GIVEN PROBLEM
Would you restate all the data that follows, word for word?

** START AVAILABLE DATA **

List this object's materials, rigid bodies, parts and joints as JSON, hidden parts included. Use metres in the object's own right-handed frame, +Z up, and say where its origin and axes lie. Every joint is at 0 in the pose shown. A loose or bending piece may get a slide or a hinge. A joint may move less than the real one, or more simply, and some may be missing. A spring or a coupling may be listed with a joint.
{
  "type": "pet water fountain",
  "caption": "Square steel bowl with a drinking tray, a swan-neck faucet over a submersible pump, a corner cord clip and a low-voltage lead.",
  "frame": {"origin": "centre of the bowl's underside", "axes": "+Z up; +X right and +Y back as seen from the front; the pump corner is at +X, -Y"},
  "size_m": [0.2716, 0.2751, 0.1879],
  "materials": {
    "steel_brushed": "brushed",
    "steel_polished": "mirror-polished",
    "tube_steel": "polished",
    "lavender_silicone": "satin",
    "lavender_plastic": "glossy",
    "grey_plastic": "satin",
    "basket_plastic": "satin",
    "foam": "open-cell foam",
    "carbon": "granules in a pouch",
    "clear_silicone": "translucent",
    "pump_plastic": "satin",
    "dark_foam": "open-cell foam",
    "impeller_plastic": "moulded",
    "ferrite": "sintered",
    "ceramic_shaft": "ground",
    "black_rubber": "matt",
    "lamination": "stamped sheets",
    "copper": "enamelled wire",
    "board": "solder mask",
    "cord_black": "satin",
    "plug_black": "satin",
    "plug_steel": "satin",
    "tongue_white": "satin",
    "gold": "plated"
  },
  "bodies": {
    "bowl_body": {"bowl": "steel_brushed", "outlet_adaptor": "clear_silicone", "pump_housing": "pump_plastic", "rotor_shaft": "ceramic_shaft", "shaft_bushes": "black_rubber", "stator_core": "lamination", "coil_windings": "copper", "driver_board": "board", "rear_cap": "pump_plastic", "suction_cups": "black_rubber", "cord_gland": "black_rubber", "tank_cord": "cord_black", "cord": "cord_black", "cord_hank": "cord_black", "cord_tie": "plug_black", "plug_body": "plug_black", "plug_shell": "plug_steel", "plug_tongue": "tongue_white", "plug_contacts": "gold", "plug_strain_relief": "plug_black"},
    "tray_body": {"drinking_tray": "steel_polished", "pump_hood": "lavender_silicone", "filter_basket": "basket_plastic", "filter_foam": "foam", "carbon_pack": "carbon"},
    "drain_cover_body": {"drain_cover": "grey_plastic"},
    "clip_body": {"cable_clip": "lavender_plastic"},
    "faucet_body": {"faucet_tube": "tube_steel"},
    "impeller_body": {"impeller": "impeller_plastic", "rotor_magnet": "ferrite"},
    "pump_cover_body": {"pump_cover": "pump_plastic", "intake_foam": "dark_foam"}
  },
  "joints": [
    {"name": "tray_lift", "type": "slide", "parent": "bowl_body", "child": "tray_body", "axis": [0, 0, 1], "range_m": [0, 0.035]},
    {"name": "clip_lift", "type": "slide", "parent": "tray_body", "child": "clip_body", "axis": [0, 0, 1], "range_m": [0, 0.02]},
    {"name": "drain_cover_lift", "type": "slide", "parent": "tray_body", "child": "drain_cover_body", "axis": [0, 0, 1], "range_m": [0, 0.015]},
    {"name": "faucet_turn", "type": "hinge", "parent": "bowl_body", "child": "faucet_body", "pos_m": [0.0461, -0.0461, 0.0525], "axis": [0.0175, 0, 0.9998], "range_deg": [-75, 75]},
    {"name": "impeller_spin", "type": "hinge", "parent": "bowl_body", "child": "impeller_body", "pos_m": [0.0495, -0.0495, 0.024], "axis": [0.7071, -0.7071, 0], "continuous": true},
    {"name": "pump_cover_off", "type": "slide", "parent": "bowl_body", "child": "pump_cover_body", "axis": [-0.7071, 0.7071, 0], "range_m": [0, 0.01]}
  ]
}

** END AVAILABLE DATA **

EXERCISE RESPONSE
List this object's materials, rigid bodies, parts and joints as JSON, hidden parts included. Use metres in the object's own right-handed frame, +Z up, and say where its origin and axes lie. Every joint is at 0 in the pose shown. A loose or bending piece may get a slide or a hinge. A joint may move less than the real one, or more simply, and some may be missing. A spring or a coupling may be listed with a joint.
{
  "type": "pet water fountain",
  "caption": "Square steel bowl with a drinking tray, a swan-neck faucet over a submersible pump, a corner cord clip and a low-voltage lead.",
  "frame": {"origin": "centre of the bowl's underside", "axes": "+Z up; +X right and +Y back as seen from the front; the pump corner is at +X, -Y"},
  "size_m": [0.2716, 0.2751, 0.1879],
  "materials": {
    "steel_brushed": "brushed",
    "steel_polished": "mirror-polished",
    "tube_steel": "polished",
    "lavender_silicone": "satin",
    "lavender_plastic": "glossy",
    "grey_plastic": "satin",
    "basket_plastic": "satin",
    "foam": "open-cell foam",
    "carbon": "granules in a pouch",
    "clear_silicone": "translucent",
    "pump_plastic": "satin",
    "dark_foam": "open-cell foam",
    "impeller_plastic": "moulded",
    "ferrite": "sintered",
    "ceramic_shaft": "ground",
    "black_rubber": "matt",
    "lamination": "stamped sheets",
    "copper": "enamelled wire",
    "board": "solder mask",
    "cord_black": "satin",
    "plug_black": "satin",
    "plug_steel": "satin",
    "tongue_white": "satin",
    "gold": "plated"
  },
  "bodies": {
    "bowl_body": {"bowl": "steel_brushed", "outlet_adaptor": "clear_silicone", "pump_housing": "pump_plastic", "rotor_shaft": "ceramic_shaft", "shaft_bushes": "black_rubber", "stator_core": "lamination", "coil_windings": "copper", "driver_board": "board", "rear_cap": "pump_plastic", "suction_cups": "black_rubber", "cord_gland": "black_rubber", "tank_cord": "cord_black", "cord": "cord_black", "cord_hank": "cord_black", "cord_tie": "plug_black", "plug_body": "plug_black", "plug_shell": "plug_steel", "plug_tongue": "tongue_white", "plug_contacts": "gold", "plug_strain_relief": "plug_black"},
    "tray_body": {"drinking_tray": "steel_polished", "pump_hood": "lavender_silicone", "filter_basket": "basket_plastic", "filter_foam": "foam", "carbon_pack": "carbon"},
    "drain_cover_body": {"drain_cover": "grey_plastic"},
    "clip_body": {"cable_clip": "lavender_plastic"},
    "faucet_body": {"faucet_tube": "tube_steel"},
    "impeller_body": {"impeller": "impeller_plastic", "rotor_magnet": "ferrite"},
    "pump_cover_body": {"pump_cover": "pump_plastic", "intake_foam": "dark_foam"}
  },
  "joints": [
    {"name": "tray_lift", "type": "slide", "parent": "bowl_body", "child": "tray_body", "axis": [0, 0, 1], "range_m": [0, 0.035]},
    {"name": "clip_lift", "type": "slide", "parent": "tray_body", "child": "clip_body", "axis": [0, 0, 1], "range_m": [0, 0.02]},
    {"name": "drain_cover_lift", "type": "slide", "parent": "tray_body", "child": "drain_cover_body", "axis": [0, 0, 1], "range_m": [0, 0.015]},
    {"name": "faucet_turn", "type": "hinge", "parent": "bowl_body", "child": "faucet_body", "pos_m": [0.0461, -0.0461, 0.0525], "axis": [0.0175, 0, 0.9998], "range_deg": [-75, 75]},
    {"name": "impeller_spin", "type": "hinge", "parent": "bowl_body", "child": "impeller_body", "pos_m": [0.0495, -0.0495, 0.024], "axis": [0.7071, -0.7071, 0], "continuous": true},
    {"name": "pump_cover_off", "type": "slide", "parent": "bowl_body", "child": "pump_cover_body", "axis": [-0.7071, 0.7071, 0], "range_m": [0, 0.01]}
  ]
}